Recycling End-of-life Polycarbonate in Steelmaking; $\textit{Ab Initio}$ Study of Carbon Dissolution in Molten Iron

TL;DR

This study uses ab initio molecular dynamics to show that waste polycarbonate can supply a significant amount of carbon to molten iron in steelmaking, with hydrogen escaping as gas, suggesting a sustainable recycling pathway.

Contribution

The paper provides the first ab initio simulation evidence that polycarbonate's carbon dissolves effectively in molten iron, offering a novel waste-derived carbon source for steel production.

Findings

41% of polycarbonate's carbon dissolves in molten iron at 1823 K

Hydrogen from polycarbonate escapes as gas, not dissolving in iron

Polycarbonate's carbon dissolution is comparable to graphite at similar conditions

Abstract

The scarcity of fossil fuels as carbon resources has motivated the steelmaking industry to search for new carbon sources such as end-of-life polymeric products.

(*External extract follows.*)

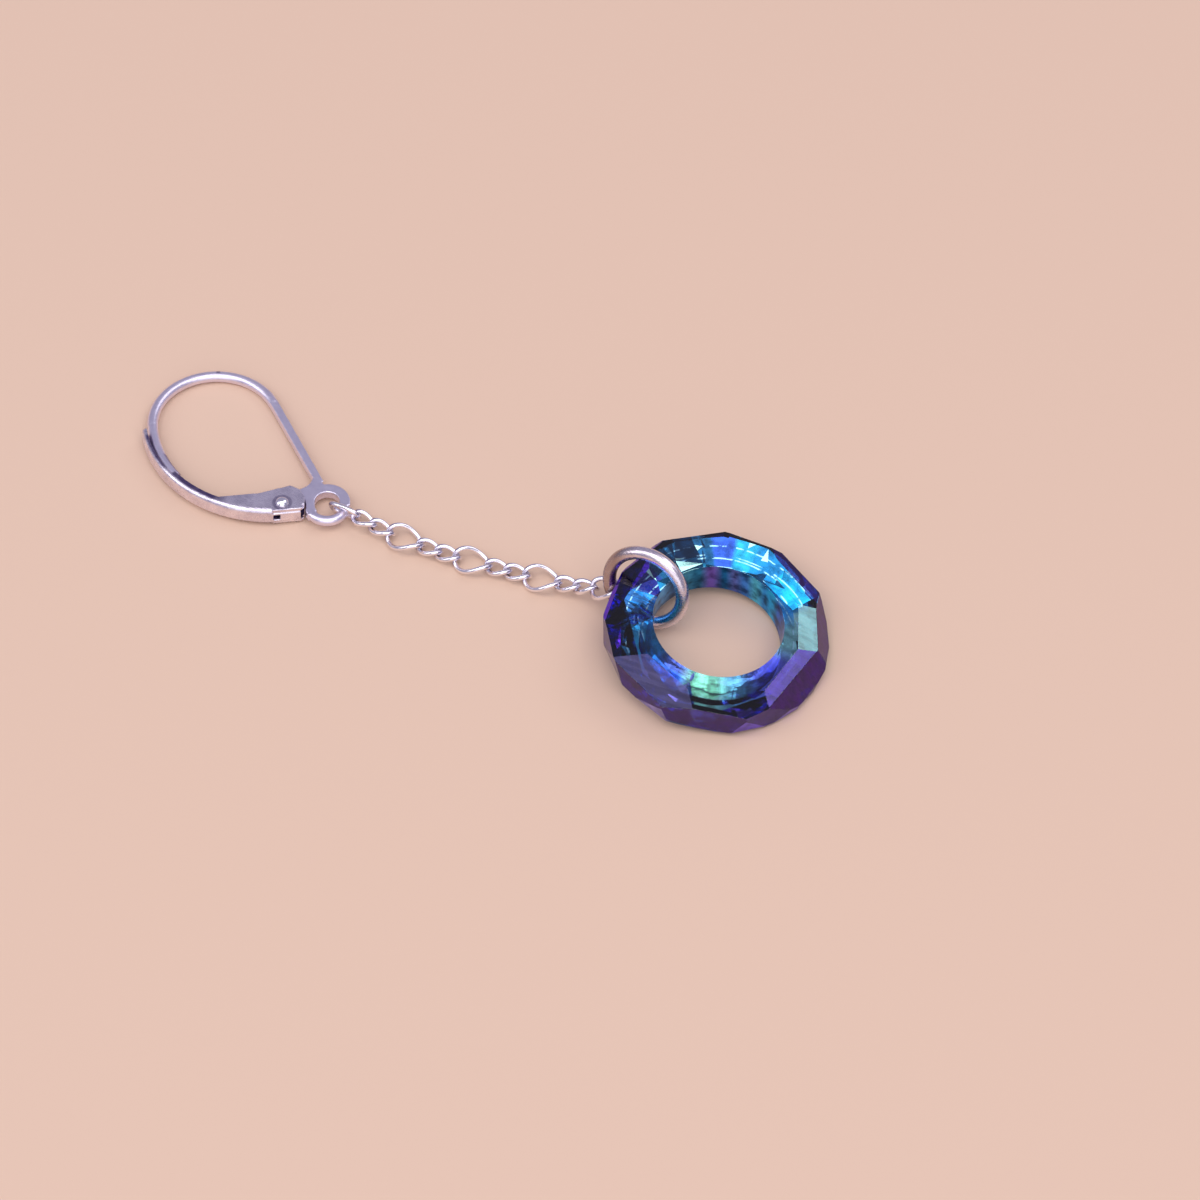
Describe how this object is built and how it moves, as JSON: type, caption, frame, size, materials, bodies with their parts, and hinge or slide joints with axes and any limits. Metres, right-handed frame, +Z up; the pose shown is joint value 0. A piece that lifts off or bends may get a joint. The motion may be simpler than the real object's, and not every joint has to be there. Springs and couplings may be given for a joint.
{
  "type": "hook earring",
  "caption": "Lying lever-back hook earring with a fine twisted-link chain and a faceted, coated crystal ring hung from a heavy jump ring.",
  "frame": {"origin": "middle of the earring's outline on the surface that it lies on", "axes": "+X along the earring from the ear hook to the crystal ring, +Y across it to the ear hook's straight strip, +Z up from the surface it lies on"},
  "size_m": [0.048, 0.015, 0.0058],
  "materials": {
    "silver": "polished silver, lightly tarnished",
    "chain_silver": "polished silver",
    "ring_silver": "worn silver with fine scratches",
    "crystal": "cut and polished, with a blue and violet coating"
  },
  "bodies": {
    "hook": {"ear_hook": "silver", "link_01": "chain_silver", "link_02": "chain_silver", "link_03": "chain_silver", "link_04": "chain_silver", "link_05": "chain_silver", "link_06": "chain_silver", "link_07": "chain_silver", "link_08": "chain_silver", "link_09": "chain_silver", "link_10": "chain_silver", "link_11": "chain_silver", "link_12": "chain_silver", "link_13": "chain_silver", "jump_ring": "ring_silver", "crystal_ring": "crystal"},
    "lever": {"lever": "silver", "rivet": "silver"}
  },
  "joints": [
    {"name": "lever_hinge", "type": "hinge", "parent": "hook", "child": "lever", "pos_m": [-0.01257, -0.00174, 0.00078], "axis": [-0.0048, 0.0434, 0.999], "range_deg": [0, 60]}
  ]
}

Using $\textit{ab initio}$ molecular dynamics simulation, we demonstrate that 41% of polycarbonate's carbon content is readily dissolved in molten iron's interface at $T$ = 1823 K which is comparable to graphite with $\sim$ 58% carbon content dissolution. More importantly, we demonstrate that polycarbonate's hydrogen content does not dissolve in molten iron but rather escape in gaseous form. Therefore, waste polycarbonate constitutes a feasible carbon source for steelmaking.